Stitch and glue is a construction technique where you cut up thin plywood (quarter inch) into panels, and then you join them together by drilling little holes, spaced every few inches near the panel edges. You cut up some copper wire into 4 inch lengths. You bring the panels next to one another, and starting at one end, you stitch the panels together by using the wires like twist ties through the holes. As you go along, the boat magically comes into shape. You don't tighten the twist ties too tight at first, so you can adjust things a little and make the curves fair, but once everything in in the right place, you tighten it all up. The boat is pretty stiff and rigid at this point and looks like frankenstein with lots of ugly wire poking out all over the place. You flip it over and use thickened epoxy to caulk along all the seams on the inside. Backed with fiberglass tape. Once the epoxy hardens, you flip it back again, and snip off all the wires, and sand them flush with the hull. Then you glass the hull.
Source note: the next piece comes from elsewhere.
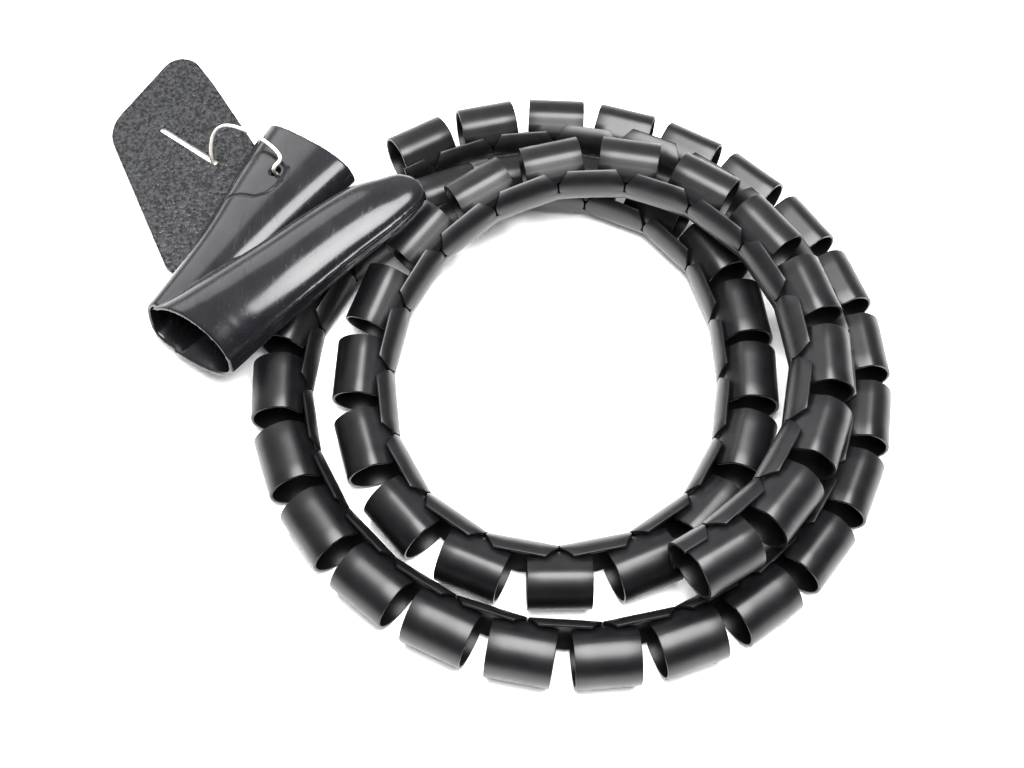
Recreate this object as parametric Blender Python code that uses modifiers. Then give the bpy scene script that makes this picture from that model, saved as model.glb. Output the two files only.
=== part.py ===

It's a very fast way to build a boat, and probably the second cheapest, after skin on frame, where you stretch fabric over a frame.

I built my kayak in about 40 hours, I think.

It looks pretty good, but is not as pretty as a stripper, or a lapstrake. Most people looking at it will be blown away, but you'll know that if you had spent 500 hours, you could have built a truly beautiful boat using more traditional techniques.